Ms. Winsor studied painting at what is now the Massachusetts College of Art and Design, receiving a bachelor’s degree in 1965. Two years later, she earned an MFA from Rutgers University, where she met Sonnier, a fellow student who became known for his playful neon sculptures.

They married and, in 1967, moved to New York, renting a multistory warehouse on Mulberry Street with another Rutgers alum, painter Joan Snyder, and their former art history professor, Mark Berger. While the building had no hot water, it had plenty of space, providing Ms. Winsor room to work on pieces like “Dark Vertical Cylinder,” a towering column of rope — standing erect with help from wire and galvanized tin — that suggested concealed force and energy.

During the women’s liberation movement of that era, Ms. Winsor sought to carve out her own place in the male-dominated art world, alongside friends including Mary Miss, a sculptor and land art pioneer. “We both shared this determination to be taken seriously and not pushed aside,” Miss said in an interview.

“There are so many people who have tried to take common materials and transform them, especially now. But it’s really hard to take plywood or logs and string and make something of intensity — that elicits an intense, visceral response — and Jackie was able to do that,” she added. “That close, introspective way of looking at things, at details, was characteristic of her life and work.”

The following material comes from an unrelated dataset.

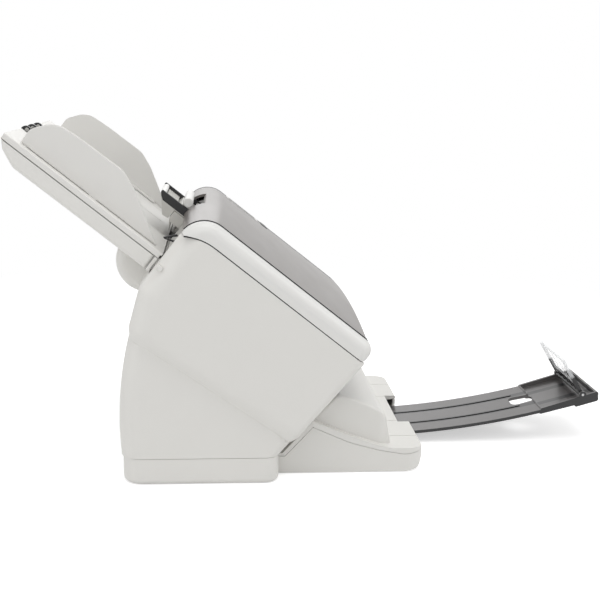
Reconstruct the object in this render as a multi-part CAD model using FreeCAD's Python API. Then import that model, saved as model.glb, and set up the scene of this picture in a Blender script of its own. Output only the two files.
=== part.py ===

Ms. Winsor supported herself with help from teaching jobs, working as an art instructor at Hunter College and the School of Visual Arts in New York, and made her solo show debut in the city in 1973, at Paula Cooper Gallery, a bastion of minimalist and conceptual art. She received a Guggenheim fellowship in 1978.

Her marriage to Sonnier ended in divorce two years later, although they remained close until his death in 2020. Survivors include her two sisters.

Like Judd and Robert Morris, Ms. Winsor incorporated mirrors into some of her sculptures, including “Pink and Blue Piece” (1985), a cube that was exhibited earlier this year in a group show at her alma mater, MassArt.

Each side of the cube is covered with mirrors and light pink wood, with a small hole in the center that allows viewers to peer inside. The mirrors made it possible to see yourself in the art, Ms. Winsor noted, so long as you weren’t looking through one of the piece’s openings.

“You never can see your reflection in there,” she said. “Your inner reflection is more illusive.”